You’ve probably apologised to God for plenty of things you’ve done wrong. But have you ever thought of asking forgiveness for good things you’ve done? Sometimes we need to say we’re sorry for doing certain good things because our motives for doing them have been wrong. If we’ve done them to try to impress God or other people, then that is self-righteousness. Self-righteousness is the goodness we’ve worked up on our own instead of the righteousness of Christ that is given to us as a gift.

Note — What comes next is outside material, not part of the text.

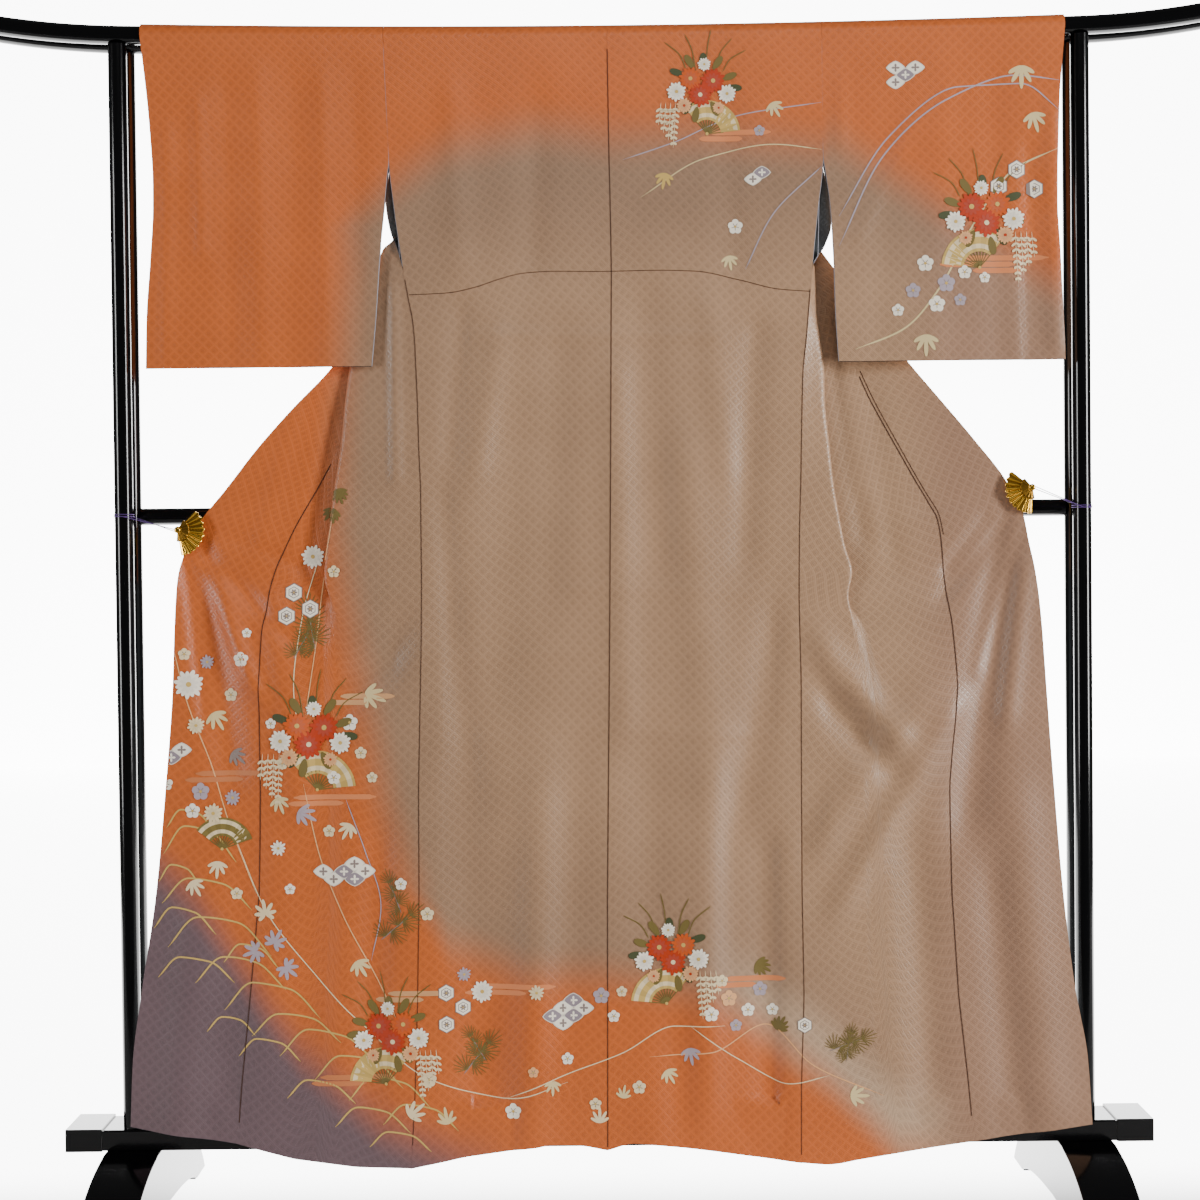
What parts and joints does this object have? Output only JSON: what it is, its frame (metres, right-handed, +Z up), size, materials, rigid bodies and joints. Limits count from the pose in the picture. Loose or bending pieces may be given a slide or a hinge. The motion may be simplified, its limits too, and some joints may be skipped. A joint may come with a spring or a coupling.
{
  "type": "silk kimono on a double-bar display stand",
  "caption": "Lined silk visiting kimono hung back outward on a glossy black double-bar stand, its fronts drawn out by gold fan clips.",
  "frame": {"origin": "centre of the stand's footprint, on the floor", "axes": "+X to the wearer's right along the bars, +Y away from the kimono's back, +Z up"},
  "size_m": [1.9058, 0.57, 1.7952],
  "materials": {
    "silk": "satin",
    "lacquer": "high gloss",
    "rubber": "matte",
    "gilt": "polished",
    "thread": "matte"
  },
  "bodies": {
    "root": {"body_left": "silk", "body_right": "silk", "okumi_left": "silk", "okumi_right": "silk", "sleeve_left": "silk", "sleeve_right": "silk", "collar": "silk", "bar_front": "lacquer", "bar_rear": "lacquer", "post_front_left": "lacquer", "post_front_right": "lacquer", "post_rear_left": "lacquer", "post_rear_right": "lacquer", "crossbar": "lacquer", "base_beam": "lacquer", "foot_left": "lacquer", "foot_right": "lacquer", "foot_pad_front_left": "rubber", "foot_pad_front_right": "rubber", "foot_pad_rear_left": "rubber", "foot_pad_rear_right": "rubber", "clip_fan_left": "gilt", "clip_fan_right": "gilt", "clip_jaw_left": "gilt", "clip_jaw_right": "gilt", "clip_pivot_left": "gilt", "clip_pivot_right": "gilt", "thread_left": "thread", "thread_right": "thread"}
  },
  "joints": []
}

Self-righteousness is the list inside our heads of what we’ve done or who we are that makes us acceptable to God and certainly, we think, better than the average person around us — our church attendance, our donations to charity, our self-sacrificial service. Self-righteousness keeps us thinking about other people who need to hear a sermon or shape up their lives, rather than seeing our own need for repentance. The opposite of self-righteousness is total dependence on the righteousness of Jesus — righteousness that is given to us to make us acceptable to God. When we agree with God’s opinion of our efforts to be good — that they’re all useless, all tainted with bad motives — we come to God and live before other people empty handed, with nothing good of our own to offer. And God gives us his own goodness.